Other potential costs
- Parking. Parking is a concern in crowded areas like New York, where the average cost of monthly parking is $430. Be sure to do a little research into how much this may cost you.
- Traffic tickets. Depending on your driving habits, the cost of traffic tickets may or may not be a concern. Just keep in mind they can be expensive.
- Car accidents. No one wants to get into one, but it’s likely that at some time, you’re going to get hit. Here are some crash statistics by state. You may want to plan ahead to be able to pay your insurance deductible.
Look at more than just the monthly payment
Many people make the mistake of purchasing a car based on the monthly payment amount. In fact, it’s one of the ways car salesmen get you to purchase a vehicle at higher price — they simply adjust the number of months you carry the loan in order to bring down the monthly payment.

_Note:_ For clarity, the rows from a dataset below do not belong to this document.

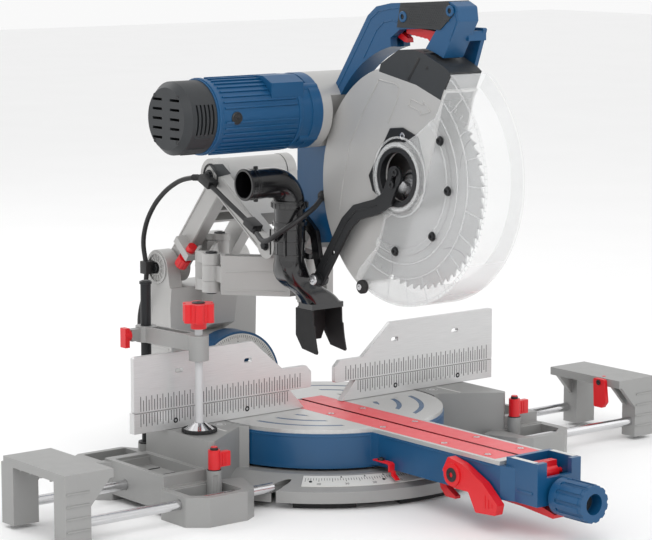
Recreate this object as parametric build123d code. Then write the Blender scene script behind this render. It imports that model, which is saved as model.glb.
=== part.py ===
"""Sliding compound mitre saw with an articulated glide arm, built as separate working pieces.

Frame: X runs along the fence to the right, Y to the back, Z up. The origin is on the bench
plane, under the turntable's axis. Millimetres.
"""
from build123d import *
import os
from math import acos, atan2, cos, hypot, pi, radians, sin, tan

os.makedirs("parts", exist_ok=True)

# Driving dimensions: base and table
TABLE_Z = 105.0
TURNTABLE_R = 190.0
BASE_RING_R = 262.0
SCALE_R, SCALE_Z, SCALE_SLOPE = 216.0, 44.0, 0.365   # inner edge and fall of the scale face
REAR_SWEEP_R = 220.0   # the sides of the bevel housing turn inside this
WING_X = 372.0
FENCE_END_X = 358.0
FENCE_SEAM_Z = 136.6
FENCE_TOP_Z = 222.0
FENCE_THICKNESS = 12.0
SLOT_HALF_WIDTH = 3.0
DETENT_PIVOT = (-404.0, 43.0)    # (y, z)
SELECTOR_PIVOT = (-502.0, 88.0)  # (y, z)
BENCH_BOLT_R = 4.5
BENCH_BOLTS = [(-305.0, -132.0), (305.0, -132.0), (-330.0, 96.0), (330.0, 96.0)]

# Support rods: two pairs, along X
ROD_R = 7.5
FRONT_ROD_Y = -145.0
REAR_ROD_Y = 5.0
ROD_Z = 31.0
SUPPORT_OUTER_X = 580.0
SUPPORT_INNER_X = 500.0
STOP_PIVOT = (-117.0, 98.0)   # (y, z)
RUN = 0.3   # running gap between pieces that move past each other
SHAFT_FIT = 0.06   # radial gap of a shaft in its bore

# Glide: two vertical-pin arms of one length, and the two link arms above them
GLIDE_ARM = 155.0
REAR_PIN_Y = 274.0
FRONT_PIN_Y = 40.0
GLIDE_Z0, GLIDE_Z1 = 276.0, 338.0
LINK_ROOT = (333.0, 292.0)     # (y, z) of the lower link arm's pin on the upright
LINK_KNEE = (192.0, 456.0)     # (y, z) where the two link arms meet
LINK_HEAD = (48.0, 360.0)      # (y, z) of the upper link arm's pin on the head bracket
CHOP_PIVOT = (12.0, 384.0)     # (y, z) of the head's hinge
CHOP_SWING = 53.1              # degrees from rest down to full depth
PIN_R = 7.0

# Saw head, at its raised rest position
BLADE_R = 152.5
BLADE_C = (-220.0, 470.0)      # (y, z)
UPPER_GUARD_R = 181.0
GUARD_PIVOT = (-226.0, 488.0)  # (y, z) of the lower guard's hub
LOWER_GUARD_R = 192.3
LOWER_GUARD_WALL = 2.0
GUARD_HALF = 31.0              # half width of the upper guard
MOTOR_C = (-15.0, 574.0)       # (y, z) of the motor axis
MOTOR_R = 56.0
MOTOR_FLANGE_X, MOTOR_CAP_X = -57.0, -252.0
LINK_FOOT = (-50.0, 316.0)     # (y, z) of the guard link's lower pin
DUCT_XY = (-75.0, -12.0)
DUCT_R = 24.0

TRIGGER_PIVOT = (-212.0, 709.0)  # (y, z)
LOCK_PIVOT = (-180.0, 697.0)     # (y, z)

# Hold-down clamp
POST_XY = (-282.0, 78.0)
POST_R = 8.0
SPINDLE_XY = (-268.0, -40.0)

# Mains lead
LEAD_R = 4.0
LEAD_EXIT = (0.0, 380.0, TABLE_Z)   # on the tilt axis, so tilting the head doesn't drag it


def save(shape, name):
    export_step(shape, f"parts/{name}.step")


def group(*solids):
    """Several separate solids kept in one node."""
    return Compound(children=[s for item in solids for s in item.solids()])


def outline(points, plane, radius=0.0):
    sketch = plane * make_face(Polyline(*[Vector(*p) for p in points], close=True))
    if radius:
        sketch = fillet(sketch.vertices(), radius)
    return sketch


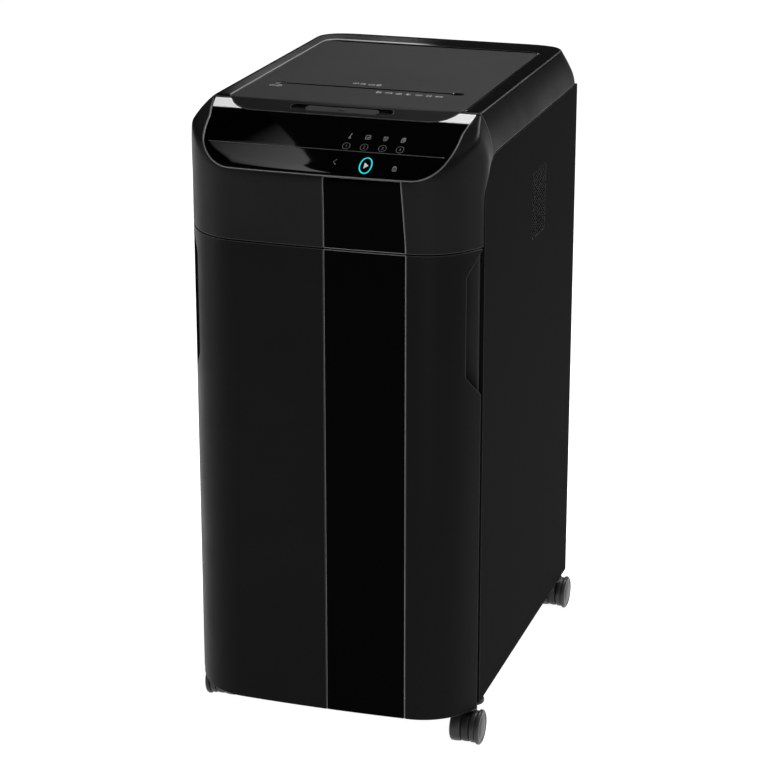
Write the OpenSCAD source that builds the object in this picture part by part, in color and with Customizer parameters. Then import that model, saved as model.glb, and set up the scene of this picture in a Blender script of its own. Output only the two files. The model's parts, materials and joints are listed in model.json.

Other things to consider include the term of the loan and how much interest you’ll pay over the life of the loan. This is important because while a longer term may drop your monthly payment, what dealers won’t tell you is that the amount of interest you’re paying overall goes way up.
For example, a $20,000 loan at 2.60 percent over 48 months will cost you a total of $1,079.66 in additional interest charges. A $40,000 loan at the same rate over 72 months will cost you $3,244.32 in additional interest charges — about $2,165 more.